Turn yourself in. Throw yourself on their mercy. Give them the ripped-up tape and hope they can fix it, and that they bother to listen to it. There is no other way.

Doggedly, I told myself there would be no harm in trying to find a private airfield. Maybe a bolt of luck would strike. Then I had a better idea. Not exactly a good one. Just better than anything else I'd considered so far.

—

As the Prius reached Anacostia, I realized that I wasn't the only one who had this idea. The onetime home for the Nacotchtank Indians,
on the banks of the Anacostia River, was named for that long-slaughtered tribe. They'd hunted black bear and deer in the woods that once stood here. I drove through an impoverished, ratty wasteland neighborhood famed for its street gangs and high crime.

Freight trains are still running
, the newscaster on WUSA9 had said. I hoped that she was still right.

Back during the Great Depression, tens of thousands of Americans had hopped freight trains to move around the country. Now as I cruised Anacostia's commercial strip, I saw more moving cars than elsewhere, and from the packed belongings inside, and nervous faces, I realized that these refugees sought the rail yard, too.

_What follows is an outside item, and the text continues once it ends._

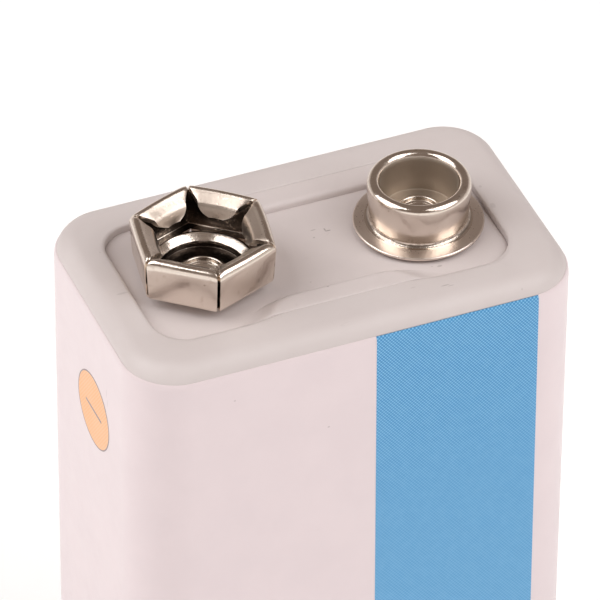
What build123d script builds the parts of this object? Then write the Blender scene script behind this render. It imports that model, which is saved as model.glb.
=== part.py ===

My GPS flickered on and off. Soldiers blocked some streets. Where to go? I saw several high-end cars circling around blocks, nosing around, backing from one street, gliding across a supermarket parking lot and into an alley. It was as if the cars were animals looking for a water hole, as if the vehicles themselves had a lumbering intelligence. They sought exit from the city in which they'd been trapped.